** start Supplied material **

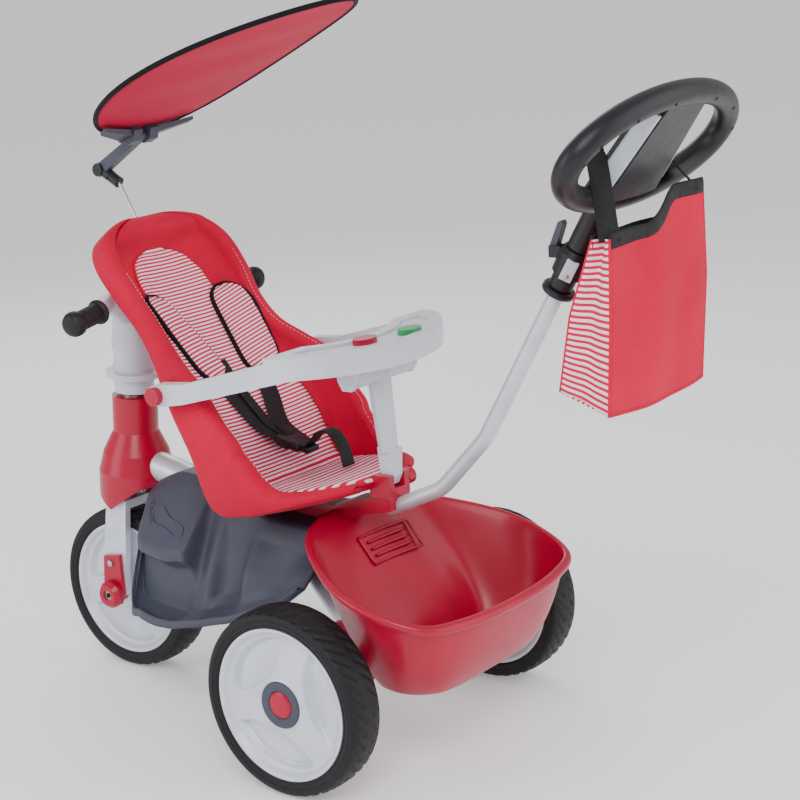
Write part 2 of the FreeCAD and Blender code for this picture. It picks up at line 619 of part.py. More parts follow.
bracket_outline = [(388, 787), (396, 792), (424, 780), (420, 770), (404, 766), (392, 772)]
bracket = slab(bracket_outline, -24, 24)
wing = ruled_loft([[Vector(392, 24, 788), Vector(418, 24, 777), Vector(416, 24, 771), Vector(392, 24, 780)],
                   [Vector(380, 84, 796), Vector(392, 84, 791), Vector(391, 84, 786), Vector(380, 84, 791)]])
bracket = bracket.fuse([wing, mirror(wing)])
bracket = bracket.cut(canopy_fabric).cut(hoop_half).cut(mirror(hoop_half))
clevis_slot = block(370, 440, -7.5, 7.5, 740, 800)
clevis_pin = cross_rod(CANOPY_SCREW.x, CANOPY_SCREW.z, -12, 12, CANOPY_PIN_R)
bracket = bracket.cut(clevis_slot).fuse(clevis_pin).removeSplitter()

arm_axis = unit(CANOPY_SCREW - CANOPY_ELBOW)
arm_side = Vector(-arm_axis.z, 0, arm_axis.x)


def arm_point(along, across):
    return CANOPY_ELBOW + arm_axis * along + arm_side * across


arm_length = (CANOPY_SCREW - CANOPY_ELBOW).Length
arm_points = [arm_point(0, -8), arm_point(arm_length, -6), arm_point(arm_length, 6), arm_point(0, 8)]
canopy_arm = polygon([p + Vector(0, -7, 0) for p in arm_points]).extrude(Vector(0, 14, 0))
canopy_arm = canopy_arm.fuse([cross_rod(CANOPY_SCREW.x, CANOPY_SCREW.z, -7, 7, 6),
                              cross_rod(CANOPY_ELBOW.x, CANOPY_ELBOW.z, -7, 7, 10)]).removeSplitter()
for pin in (CANOPY_SCREW, CANOPY_ELBOW):
    canopy_arm = canopy_arm.cut(cross_rod(pin.x, pin.z, -20, 20, CANOPY_PIN_R + RUN_GAP))

ferrule_axis = unit(CANOPY_ROD_TOP - CANOPY_ELBOW)
ferrule_end = CANOPY_ELBOW + ferrule_axis * 36
ferrule = rod(CANOPY_ELBOW + ferrule_axis * 14, ferrule_end, 8)
ears = []
for side in (-1, 1):
    ear = cross_rod(CANOPY_ELBOW.x, CANOPY_ELBOW.z, side * 7.4, side * 10.5, 9)
    arm = rod(CANOPY_ELBOW, CANOPY_ELBOW + ferrule_axis * 20, 9)
    arm = arm.common(block(400, 520, min(side * 7.4, side * 10.5), max(side * 7.4, side * 10.5), 690, 760))
    ears.append(ear)
    ears.append(arm)
ferrule = ferrule.fuse(ears + [cross_rod(CANOPY_ELBOW.x, CANOPY_ELBOW.z, -10.5, 10.5, CANOPY_PIN_R)])
ferrule = ferrule.cut(cross_rod(CANOPY_ELBOW.x, CANOPY_ELBOW.z, -7.4, 7.4, 10.4).cut(
    cross_rod(CANOPY_ELBOW.x, CANOPY_ELBOW.z, -7.4, 7.4, CANOPY_PIN_R))).removeSplitter()
lowered_arm = canopy_arm.copy()
lowered_arm.rotate(CANOPY_ELBOW, Vector(0, 1, 0), CANOPY_LOWEST)
ferrule = ferrule.cut(lowered_arm)
rod_foot = SEAT_CREASE + BACK_UP * 340 + BACK_OUT * -14
canopy_rod = bent_rod([rod_foot, SEAT_CREASE + BACK_UP * 400 + BACK_OUT * -1, CANOPY_ROD_TOP,
                       ferrule_end - ferrule_axis * 12], 14, 2.5)
ferrule = ferrule.cut(canopy_rod)
seat_cover = seat_cover.cut(canopy_rod)
seat_shell = seat_shell.cut(canopy_rod)

# ------------------------------------------------------------------ parent handle
POLE_UP = unit(POLE_POINTS[-1] - POLE_POINTS[-2])
POLE_END = POLE_POINTS[-1]
TILT = math.radians(RING_TILT)
RING_BACK = Vector(-math.cos(TILT), 0, math.sin(TILT))
RING_UP = Vector(math.sin(TILT), 0, math.cos(TILT))


def ring_point(back, side, lift):
    return RING_CENTRE + RING_BACK * back + Vector(0, side, 0) + RING_UP * lift


def on_pole(along):
    return POLE_END + POLE_UP * along


STEM_R = POLE_R - 1.4 - 0.3
handle_stem = rod(on_pole(-150), on_pole(44), STEM_R)
clamp = lathe([(POLE_R, -46), (13, -46), (15, -42), (15, -26), (19, -24), (20, 4), (17, 10),
               (STEM_R + 0.3, 10), (STEM_R + 0.3, 0), (POLE_R, 0)], POLE_END, POLE_UP)
lever_foot = on_pole(-8) + Vector(POLE_UP.z, 0, -POLE_UP.x) * 27
clamp_ears = [block(lever_foot.x - 13, lever_foot.x + 3, side * 8 - 2, side * 8 + 2, lever_foot.z - 8,
                    lever_foot.z + 6) for side in (-1, 1)]
clamp = clamp.fuse(clamp_ears).cut(lathe([(0, -60), (POLE_R, -60), (POLE_R, 0), (STEM_R + 0.3, 0),
                                          (STEM_R + 0.3, 30), (0, 30)], POLE_END, POLE_UP))
clamp = clamp.fuse(cross_rod(lever_foot.x, lever_foot.z, -10, 10, 2)).removeSplitter()
POLE_SIDE = Vector(POLE_UP.z, 0, -POLE_UP.x)
lever_outline = [(-6, -3), (-3, -6), (3, -6), (6, -2), (34, 3), (37, 7), (33, 10), (0, 6), (-4, 5)]
lever_points = [lever_foot + POLE_UP * a + POLE_SIDE * b + Vector(0, -5.5, 0) for a, b in lever_outline]
lever_face = polygon(lever_points)
handle_lever = lever_face.extrude(Vector(0, 11, 0))
handle_lever = handle_lever.cut(cross_rod(lever_foot.x, lever_foot.z, -20, 20, 2 + RUN_GAP))

ring_side = ring_point(0, RING_HALF_W, 0)
ring_ellipse = Part.Ellipse(ring_side, ring_point(RING_HALF_L, 0, 0), RING_CENTRE)
ring_halves = [Part.ArcOfEllipse(ring_ellipse, 0, math.pi).toShape(),
               Part.ArcOfEllipse(ring_ellipse, math.pi, 2 * math.pi).toShape()]
ring_circle = Part.Wire(Part.makeCircle(RING_TUBE_R, ring_side, RING_BACK))
handle_ring = Part.Wire(ring_halves).makePipeShell([ring_circle], True, True)
handle_ring = handle_ring.fuse(rod(on_pole(12), on_pole(94), 15)).cut(handle_stem)


def ring_plate(outline, low, high):
    face = polygon([ring_point(back, side, low) for back, side in outline])
    return face.extrude(RING_UP * (high - low))


# Hub plate across the ring with a wider lid, and a silver panel along each of its sides.
hub_core = ring_plate([(66, 42), (66, -42), (-66, -58), (-66, 58)], -13, 9)
hub_lid = ring_plate([(66, 52), (66, -52), (-66, -68), (-66, 68)], 9, 13)
handle_hub = hub_core.fuse(hub_lid).cut(handle_ring).removeSplitter()
side_panel = ring_plate([(54, 40), (54, 50), (-46, 62), (-46, 50)], -11, 8.9).cut(hub_core).cut(handle_ring)
handle_insert = Part.makeCompound([side_panel, mirror(side_panel)])

# Bag: an open-topped fabric bag hung under the ring.
BAG_WALL = 3.0
BAG_LEVELS = [(494, -392, 108, 516, -329), (600, -398, 110, 604, -346), (690, -397, 106, 686, -374)]


def bag_outline(inset, floor_lift):
    sections = []
    for rear_z, rear_x, half, front_z, front_x in BAG_LEVELS:
        lift = floor_lift if rear_z == BAG_LEVELS[0][0] else (1.0 if rear_z == BAG_LEVELS[-1][0] else 0.0)
        lift = 0.0 if inset == 0 else lift
        rear = [Vector(rear_x + inset, side * (half - inset), rear_z + lift) for side in (-1, 1)]
        front = [Vector(front_x - inset, side * (half - inset), front_z + lift) for side in (1, -1)]
        sections.append(rear + front)
    return ruled_loft(sections)


bag = bag_outline(0, 0).cut(bag_outline(BAG_WALL, BAG_WALL))

# ------------------------------------------------------------------ fasteners
frame_screws = []
for side in (-1, 1):
    frame_screws.append(cross_rod(200, 284, side * 46, side * 48.5, 5))
    frame_screws.append(cross_rod(2, 152, side * 108, side * 110.5, 6))

footrest = footrest.cut(frame_screws[0]).cut(frame_screws[2])

save("head_tube", head_tube)
save("steering_bushes", Part.makeCompound(bushes))
save("main_tube", main_tube)
save("rear_stay_left", stay_left)
save("rear_stay_right", mirror(stay_left))
save("head_covers", Part.makeCompound([cover_left, cover_right]))
save("footrest", footrest)
save("axle_housing", housing)
save("rear_axle", rear_axle)
save("axle_nuts", Part.makeCompound(axle_nuts))
save("basket", basket)
save("pole_socket", pole_socket)
save("seat_bracket", seat_bracket)
save("push_pole", pole)
save("frame_screws", Part.makeCompound(frame_screws))
save("fork", fork)
save("steering_tube", steering_tube)
save("neck", neck)
save("handlebar", handlebar)
save("grip_left", grip_left)
save("grip_right", mirror(grip_left))
save("fork_end_left", fork_end)
save("fork_end_right", mirror(fork_end))
save("fork_screws", Part.makeCompound([fork_screw, mirror(fork_screw)]))
save("seat_shell", seat_shell)
save("seat_lug", seat_lug)
save("seat_cover", seat_cover)
save("seat_pad", seat_pad)
save("shoulder_pads", Part.makeCompound(shoulder_pads))
save("harness", Part.makeCompound(harness))
save("buckle", buckle)
save("tray_knobs", Part.makeCompound([knob, mirror(knob)]))
save("canopy_rod", canopy_rod)
save("canopy_ferrule", ferrule)
save("tray", tray)
save("tray_strut", strut)
save("canopy_arm", canopy_arm)
save("canopy_bracket", bracket)
save("canopy_fabric", canopy_fabric)
save("canopy_hoop", canopy_hoop)
save("handle_stem", handle_stem)
save("handle_clamp", clamp)
save("handle_lever", handle_lever)
save("handle_ring", handle_ring)
save("handle_hub", handle_hub)
save("handle_insert", handle_insert)
save("bag", bag)
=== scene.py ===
import json
import math
from collections import namedtuple

import bmesh
import bpy
import numpy as np
from mathutils import Matrix, Vector


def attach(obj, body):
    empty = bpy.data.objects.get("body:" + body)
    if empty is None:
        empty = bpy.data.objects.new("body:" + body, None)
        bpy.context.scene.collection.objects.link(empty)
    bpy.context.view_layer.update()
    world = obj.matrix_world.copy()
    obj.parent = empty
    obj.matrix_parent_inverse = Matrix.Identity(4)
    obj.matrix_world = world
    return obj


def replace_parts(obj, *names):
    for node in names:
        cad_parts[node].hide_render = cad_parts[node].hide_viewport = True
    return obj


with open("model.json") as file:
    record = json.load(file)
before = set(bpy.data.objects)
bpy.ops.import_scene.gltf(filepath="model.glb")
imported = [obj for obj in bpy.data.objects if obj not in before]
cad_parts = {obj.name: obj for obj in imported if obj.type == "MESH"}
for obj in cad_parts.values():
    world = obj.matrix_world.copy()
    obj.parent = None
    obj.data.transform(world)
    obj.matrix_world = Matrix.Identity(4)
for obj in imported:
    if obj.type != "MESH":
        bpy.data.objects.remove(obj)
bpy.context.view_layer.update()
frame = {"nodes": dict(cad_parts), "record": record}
nodes = frame["nodes"]


# ------------------------------------------------------------------ places and sizes, in metres
ORIGIN_X = 0.07854          # how far the row frame's origin lies ahead of the rear axle
STRIPE_PERIOD = 0.0054      # red and white stripes of the seat fabric
SEAT_RECLINE = math.radians(36.6)
BACK_UP = Vector((math.sin(SEAT_RECLINE), 0, math.cos(SEAT_RECLINE)))
BACK_OUT = Vector((-math.cos(SEAT_RECLINE), 0, math.sin(SEAT_RECLINE)))
SIDES = ((1, "left"), (-1, "right"))
MATERIALS = {}


def at(x, y, z):
    """A point given in millimetres from the middle of the rear axle, on the ground."""
    return Vector((x / 1000 - ORIGIN_X, y / 1000, z / 1000))


def on_back(s, y, lift):
    """A point on the backrest, in millimetres: s up from the crease, y to the left, lift off it."""
    return at(177, 0, 330) + BACK_UP * (s / 1000) + Vector((0, y / 1000, 0)) + BACK_OUT * (lift / 1000)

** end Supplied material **

> [Exercise objective]
From the opening line of the data above through the line that contains "CANOPY_PIN_R + RUN_GAP))", please print each line as it stands and only those lines.

> [Task output]
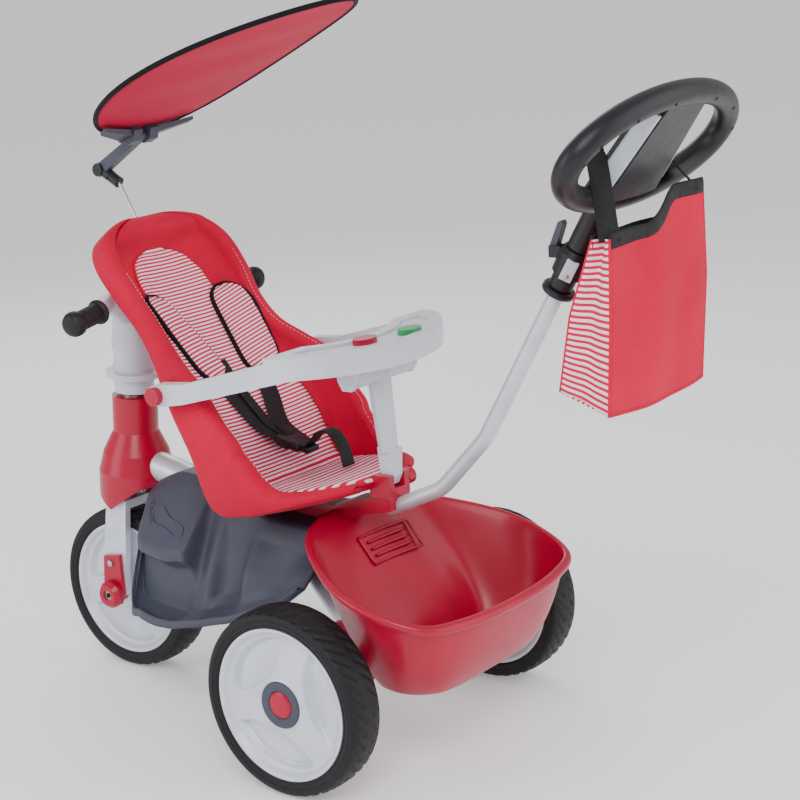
Write part 2 of the FreeCAD and Blender code for this picture. It picks up at line 619 of part.py. More parts follow.
bracket_outline = [(388, 787), (396, 792), (424, 780), (420, 770), (404, 766), (392, 772)]
bracket = slab(bracket_outline, -24, 24)
wing = ruled_loft([[Vector(392, 24, 788), Vector(418, 24, 777), Vector(416, 24, 771), Vector(392, 24, 780)],
                   [Vector(380, 84, 796), Vector(392, 84, 791), Vector(391, 84, 786), Vector(380, 84, 791)]])
bracket = bracket.fuse([wing, mirror(wing)])
bracket = bracket.cut(canopy_fabric).cut(hoop_half).cut(mirror(hoop_half))
clevis_slot = block(370, 440, -7.5, 7.5, 740, 800)
clevis_pin = cross_rod(CANOPY_SCREW.x, CANOPY_SCREW.z, -12, 12, CANOPY_PIN_R)
bracket = bracket.cut(clevis_slot).fuse(clevis_pin).removeSplitter()

arm_axis = unit(CANOPY_SCREW - CANOPY_ELBOW)
arm_side = Vector(-arm_axis.z, 0, arm_axis.x)


def arm_point(along, across):
    return CANOPY_ELBOW + arm_axis * along + arm_side * across


arm_length = (CANOPY_SCREW - CANOPY_ELBOW).Length
arm_points = [arm_point(0, -8), arm_point(arm_length, -6), arm_point(arm_length, 6), arm_point(0, 8)]
canopy_arm = polygon([p + Vector(0, -7, 0) for p in arm_points]).extrude(Vector(0, 14, 0))
canopy_arm = canopy_arm.fuse([cross_rod(CANOPY_SCREW.x, CANOPY_SCREW.z, -7, 7, 6),
                              cross_rod(CANOPY_ELBOW.x, CANOPY_ELBOW.z, -7, 7, 10)]).removeSplitter()
for pin in (CANOPY_SCREW, CANOPY_ELBOW):
    canopy_arm = canopy_arm.cut(cross_rod(pin.x, pin.z, -20, 20, CANOPY_PIN_R + RUN_GAP))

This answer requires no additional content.